**** Entries supplied ****

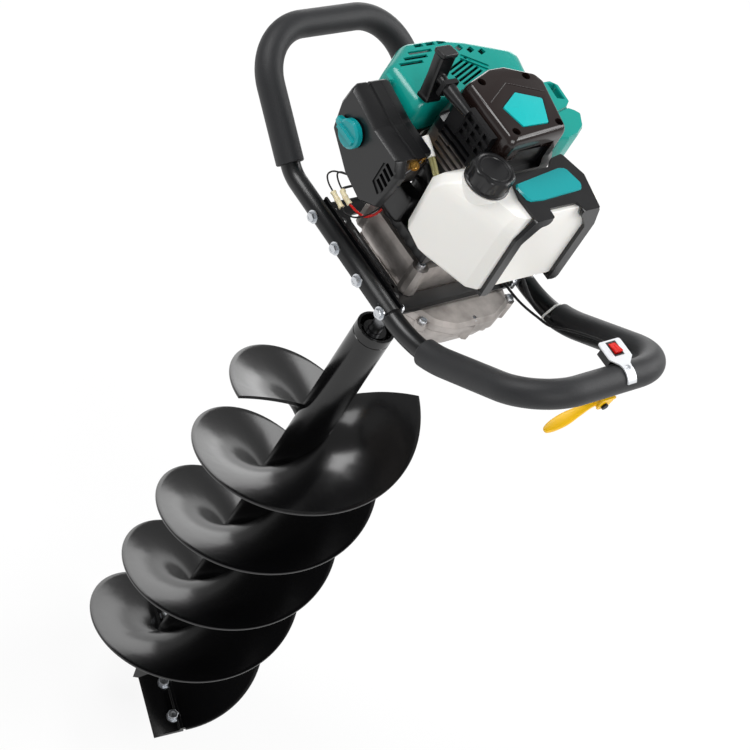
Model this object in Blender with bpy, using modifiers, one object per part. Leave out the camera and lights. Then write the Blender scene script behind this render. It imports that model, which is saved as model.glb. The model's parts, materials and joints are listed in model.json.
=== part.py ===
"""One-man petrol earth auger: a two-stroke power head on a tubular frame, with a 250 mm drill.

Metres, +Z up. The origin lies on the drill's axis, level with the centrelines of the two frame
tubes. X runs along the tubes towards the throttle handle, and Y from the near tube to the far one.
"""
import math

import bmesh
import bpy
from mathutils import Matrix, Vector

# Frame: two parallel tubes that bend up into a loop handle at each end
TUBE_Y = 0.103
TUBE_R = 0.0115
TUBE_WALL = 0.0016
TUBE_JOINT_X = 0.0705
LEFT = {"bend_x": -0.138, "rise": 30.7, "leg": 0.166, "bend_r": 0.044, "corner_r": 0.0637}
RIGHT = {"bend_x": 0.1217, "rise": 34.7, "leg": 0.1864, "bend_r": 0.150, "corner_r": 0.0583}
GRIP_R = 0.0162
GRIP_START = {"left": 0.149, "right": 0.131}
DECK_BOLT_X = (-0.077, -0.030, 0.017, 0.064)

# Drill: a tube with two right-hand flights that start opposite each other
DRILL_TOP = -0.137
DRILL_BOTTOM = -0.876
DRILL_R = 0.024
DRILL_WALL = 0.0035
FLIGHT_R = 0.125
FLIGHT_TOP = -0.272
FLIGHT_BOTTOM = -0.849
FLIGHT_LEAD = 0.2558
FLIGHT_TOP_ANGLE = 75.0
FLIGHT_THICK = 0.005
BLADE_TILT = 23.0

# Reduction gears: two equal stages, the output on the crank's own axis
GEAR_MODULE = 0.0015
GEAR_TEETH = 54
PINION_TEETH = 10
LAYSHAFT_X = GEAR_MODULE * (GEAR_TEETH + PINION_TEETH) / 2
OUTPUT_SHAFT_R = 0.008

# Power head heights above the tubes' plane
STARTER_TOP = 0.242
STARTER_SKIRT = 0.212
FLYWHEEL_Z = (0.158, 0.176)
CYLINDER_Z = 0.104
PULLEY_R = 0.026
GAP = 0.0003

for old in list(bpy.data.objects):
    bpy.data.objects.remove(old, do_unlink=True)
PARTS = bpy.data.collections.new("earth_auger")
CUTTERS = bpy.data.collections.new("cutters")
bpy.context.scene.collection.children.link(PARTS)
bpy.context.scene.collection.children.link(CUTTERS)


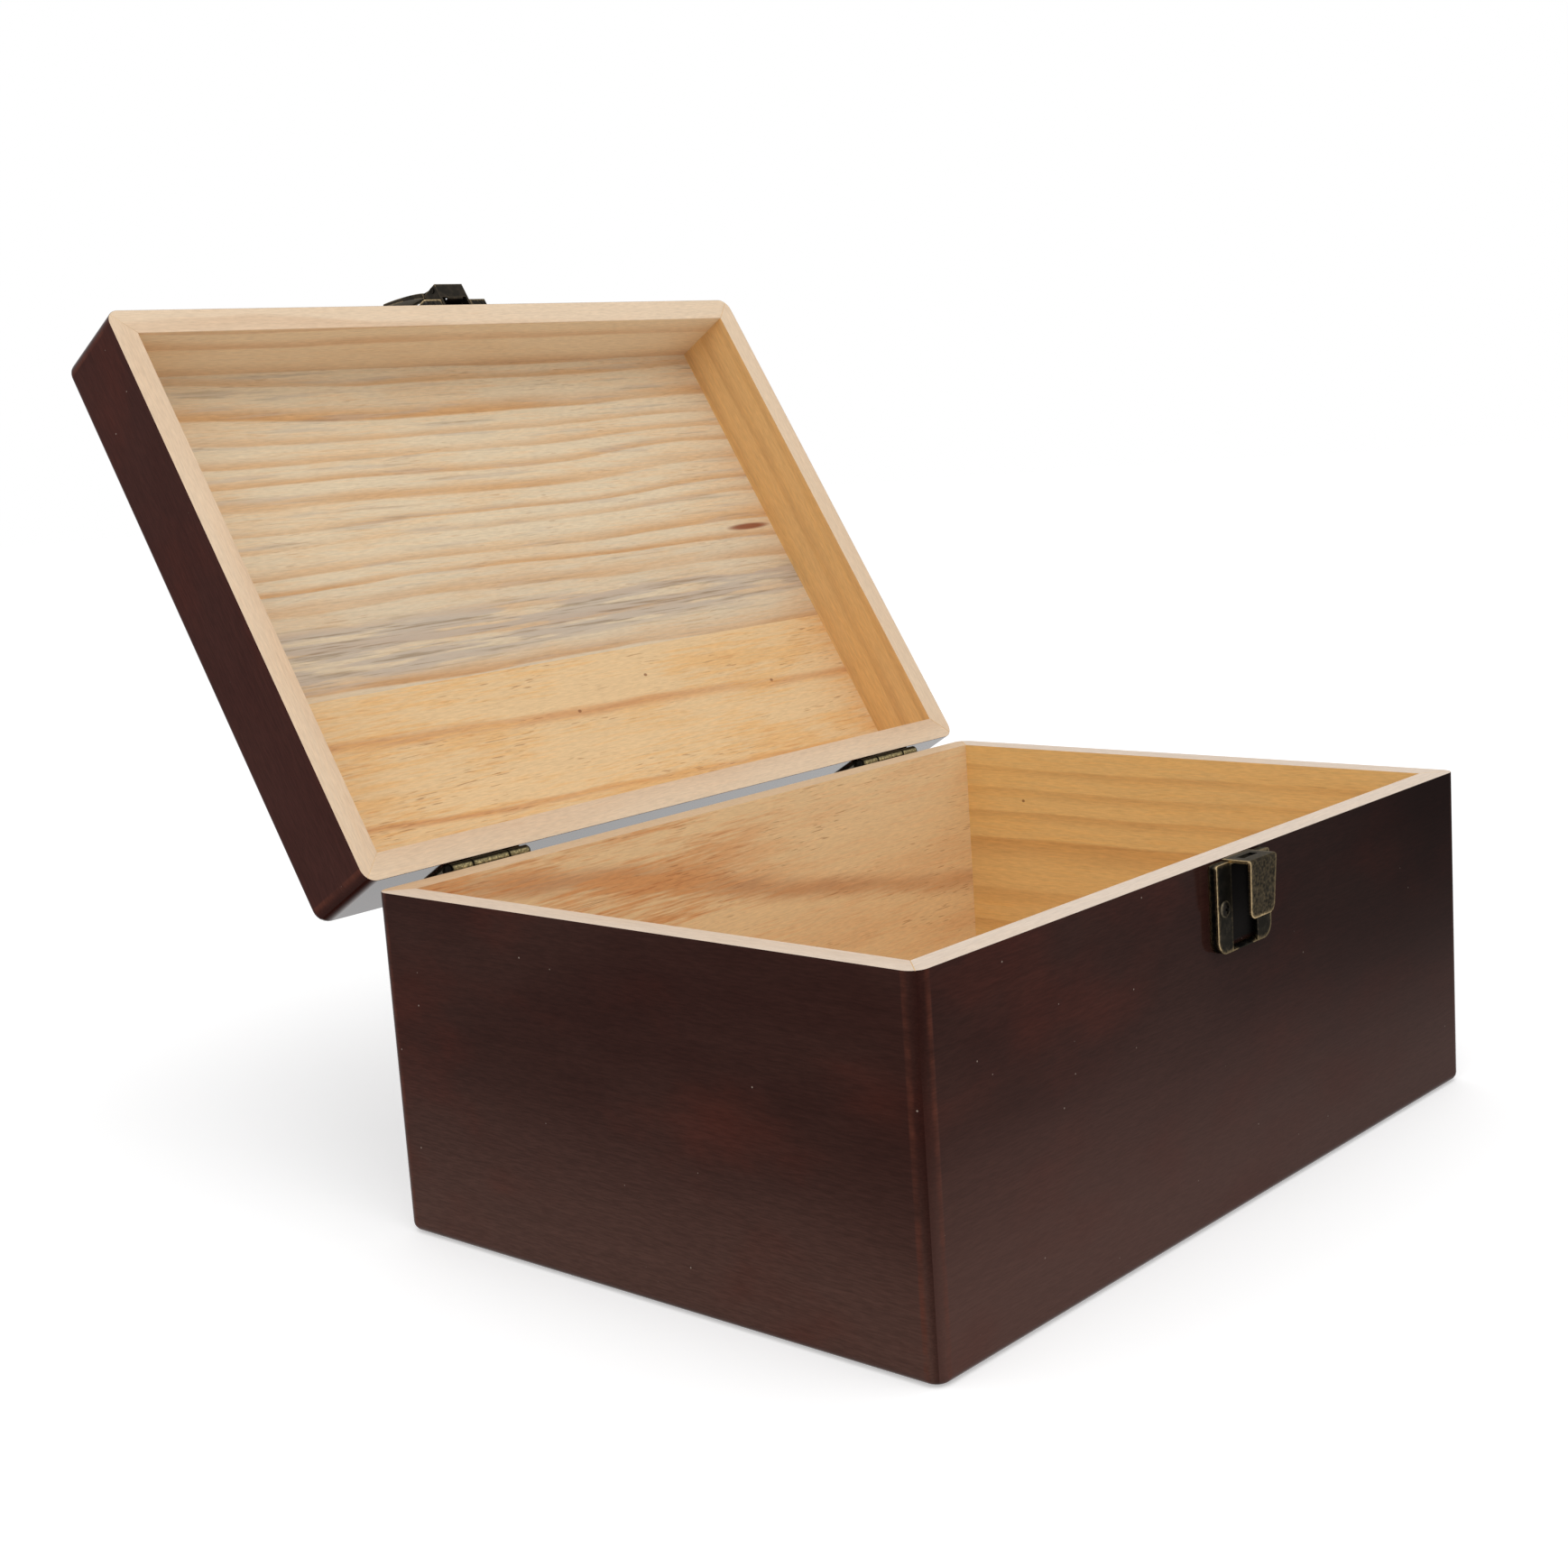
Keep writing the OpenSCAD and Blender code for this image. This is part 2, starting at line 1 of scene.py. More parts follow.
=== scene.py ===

****

- _Prompt_
Write the data from above out again, exactly.

- _Full output_
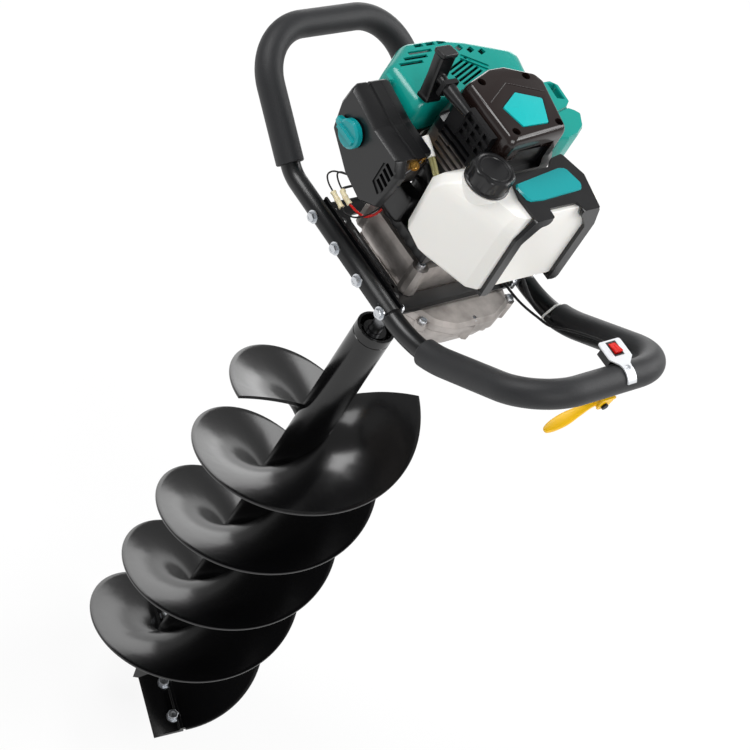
Model this object in Blender with bpy, using modifiers, one object per part. Leave out the camera and lights. Then write the Blender scene script behind this render. It imports that model, which is saved as model.glb. The model's parts, materials and joints are listed in model.json.
=== part.py ===
"""One-man petrol earth auger: a two-stroke power head on a tubular frame, with a 250 mm drill.

Metres, +Z up. The origin lies on the drill's axis, level with the centrelines of the two frame
tubes. X runs along the tubes towards the throttle handle, and Y from the near tube to the far one.
"""
import math

import bmesh
import bpy
from mathutils import Matrix, Vector

# Frame: two parallel tubes that bend up into a loop handle at each end
TUBE_Y = 0.103
TUBE_R = 0.0115
TUBE_WALL = 0.0016
TUBE_JOINT_X = 0.0705
LEFT = {"bend_x": -0.138, "rise": 30.7, "leg": 0.166, "bend_r": 0.044, "corner_r": 0.0637}
RIGHT = {"bend_x": 0.1217, "rise": 34.7, "leg": 0.1864, "bend_r": 0.150, "corner_r": 0.0583}
GRIP_R = 0.0162
GRIP_START = {"left": 0.149, "right": 0.131}
DECK_BOLT_X = (-0.077, -0.030, 0.017, 0.064)

# Drill: a tube with two right-hand flights that start opposite each other
DRILL_TOP = -0.137
DRILL_BOTTOM = -0.876
DRILL_R = 0.024
DRILL_WALL = 0.0035
FLIGHT_R = 0.125
FLIGHT_TOP = -0.272
FLIGHT_BOTTOM = -0.849
FLIGHT_LEAD = 0.2558
FLIGHT_TOP_ANGLE = 75.0
FLIGHT_THICK = 0.005
BLADE_TILT = 23.0

# Reduction gears: two equal stages, the output on the crank's own axis
GEAR_MODULE = 0.0015
GEAR_TEETH = 54
PINION_TEETH = 10
LAYSHAFT_X = GEAR_MODULE * (GEAR_TEETH + PINION_TEETH) / 2
OUTPUT_SHAFT_R = 0.008

# Power head heights above the tubes' plane
STARTER_TOP = 0.242
STARTER_SKIRT = 0.212
FLYWHEEL_Z = (0.158, 0.176)
CYLINDER_Z = 0.104
PULLEY_R = 0.026
GAP = 0.0003

for old in list(bpy.data.objects):
    bpy.data.objects.remove(old, do_unlink=True)
PARTS = bpy.data.collections.new("earth_auger")
CUTTERS = bpy.data.collections.new("cutters")
bpy.context.scene.collection.children.link(PARTS)
bpy.context.scene.collection.children.link(CUTTERS)


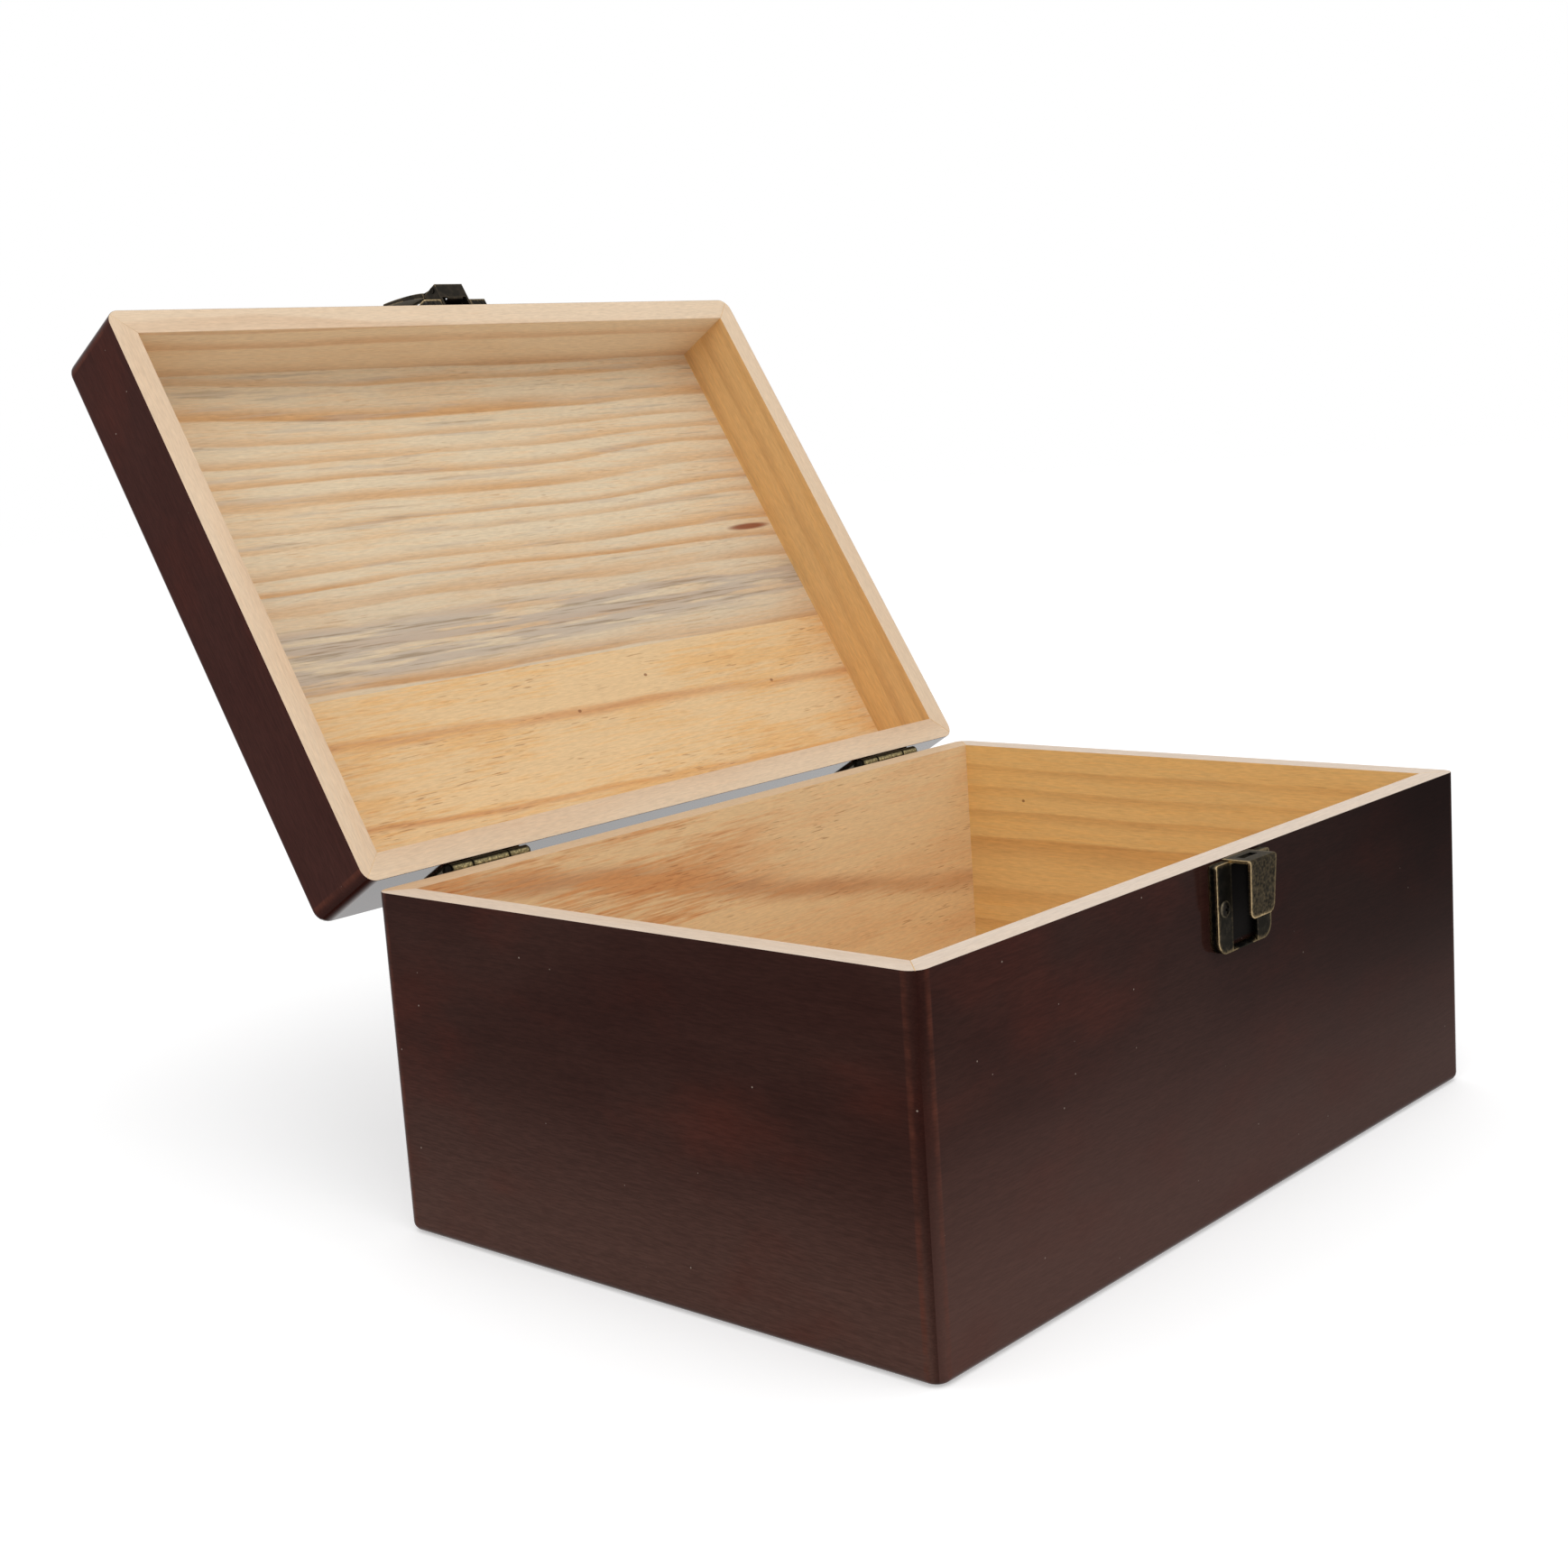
Keep writing the OpenSCAD and Blender code for this image. This is part 2, starting at line 1 of scene.py. More parts follow.
=== scene.py ===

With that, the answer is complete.